Walt Disney pitches spaceflight to park goers in a recording about Tomorrowland’s Moonliner and its “Flight to the Moon” attraction.
Image: PBS

In the 1950s, the world started to wonder in earnest about what it would take to see humanity reach beyond its home and into the stars. The rise of speculative work on space colonization—and the science fiction to match—helped propel the United States into the earliest days of the space race. And part of the boom is thanks to Walt Disney himself.


Disney found himself enchanted by the work of Dr. Werhner Von Braun—the, uh, former Nazi rocket scientist recruited into the U.S. Army’s Ordnance Guided Missiles Development Group as part of Operation Paperclip after World War II—whose articles in the likes of Colliers about the potential for human spaceflight stoked Disney’s interest in futurism, as well as his interest in expanding the breadth of his growing theme park empire. Tomorrowland’s opening at Disneyland in 1955 brought with it the tallest structure in the park, even larger than the iconic Sleeping Beauty Castle—the TWA Moonliner, designed in part by a collaboration between Disney’s Imagineers and Von Braun.

But the Moonliner was only really the beginning of Von Braun and Disney’s relationship—and Von Braun’s wider influence on Hollywood sci-fi in the ‘50s and ‘60s. It’s something you can learn a bit more about in our exclusive clip from PBS and Robert Stone’s upcoming documentary Chasing the Moon.

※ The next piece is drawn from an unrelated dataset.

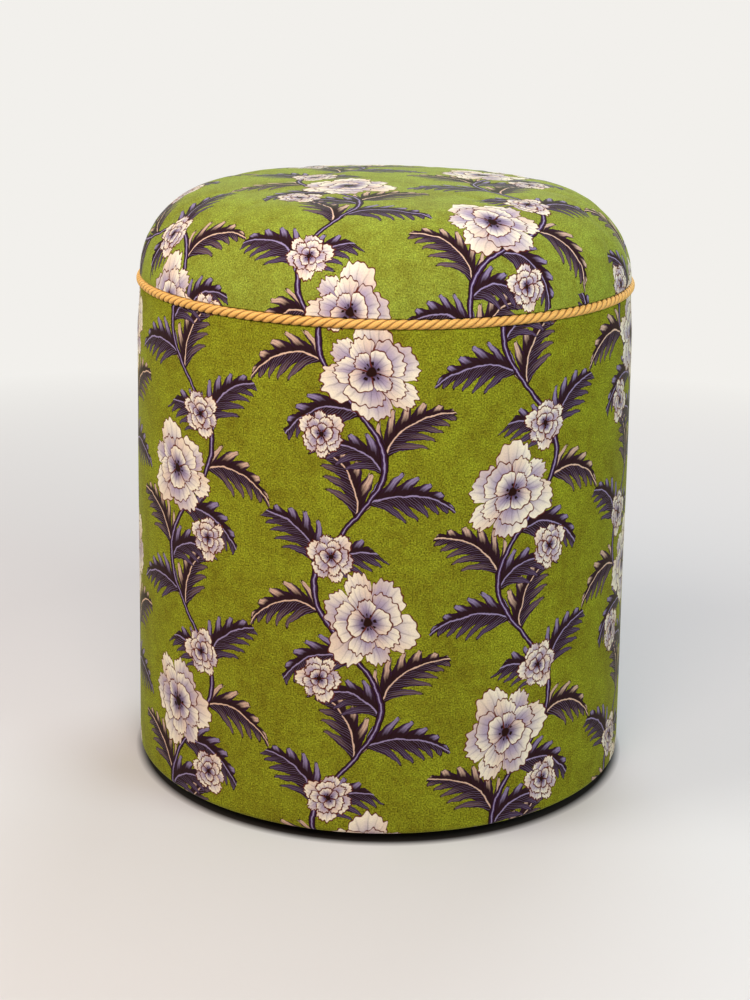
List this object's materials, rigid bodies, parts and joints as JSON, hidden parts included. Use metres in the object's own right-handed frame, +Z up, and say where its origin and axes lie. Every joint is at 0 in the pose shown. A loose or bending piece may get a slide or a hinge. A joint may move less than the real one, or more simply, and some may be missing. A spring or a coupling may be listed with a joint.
{
  "type": "tuffet",
  "caption": "Round upholstered tuffet: straight fabric-covered drum with a padded domed seat, a twisted cord in the joint between them and low hidden glides.",
  "frame": {"origin": "on the floor under the middle of the drum, level with the undersides of the glides", "axes": "+Z up along the drum's axis; -Y is the front and the side cover's upright seam is at +Y"},
  "size_m": [0.3812, 0.3812, 0.4525],
  "materials": {
    "plywood": "raw sawn birch plywood",
    "softwood": "raw planed pine",
    "foam": "open-cell polyurethane foam, cream",
    "wadding": "white polyester wadding",
    "velvet": "short-pile cotton velvet, printed with flowers and leaves on green",
    "cord_yarn": "twisted amber viscose cord, soft sheen",
    "tape": "woven cotton tape",
    "card": "stiff kraft upholstery card",
    "dust_cloth": "black spunbonded cloth",
    "nylon": "moulded black nylon, satin",
    "zinc_steel": "zinc-plated steel"
  },
  "bodies": {
    "root": {"back_tack_strip": "card", "base_board": "plywood", "batten_1": "softwood", "batten_2": "softwood", "batten_3": "softwood", "batten_4": "softwood", "batten_5": "softwood", "batten_6": "softwood", "cord_flange": "tape", "crown_pad": "foam", "drum_skin": "plywood", "dust_cover": "dust_cloth", "glide_1": "nylon", "glide_2": "nylon", "glide_3": "nylon", "glide_4": "nylon", "glide_screw_1": "zinc_steel", "glide_screw_2": "zinc_steel", "glide_screw_3": "zinc_steel", "glide_screw_4": "zinc_steel", "mid_hoop": "plywood", "screw_base_1": "zinc_steel", "screw_base_2": "zinc_steel", "screw_base_3": "zinc_steel", "screw_base_4": "zinc_steel", "screw_base_5": "zinc_steel", "screw_base_6": "zinc_steel", "screw_top_1": "zinc_steel", "screw_top_2": "zinc_steel", "screw_top_3": "zinc_steel", "screw_top_4": "zinc_steel", "screw_top_5": "zinc_steel", "screw_top_6": "zinc_steel", "seat_cover": "velvet", "seat_foam": "foam", "seat_wadding": "wadding", "side_cover": "velvet", "side_wrap_foam": "foam", "top_board": "plywood", "trim_cord": "cord_yarn"}
  },
  "joints": []
}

The six-hour, three-part documentary series, celebrating the 50th anniversary of the Apollo 11 moon landings, takes an imaginative new look at the space race’s evolution, using archival footage to examine the political and public relations drama—as well as the human ones—behind sending humanity on its first steps into the stars.

Chasing the Moon premieres on PBS starting July 8.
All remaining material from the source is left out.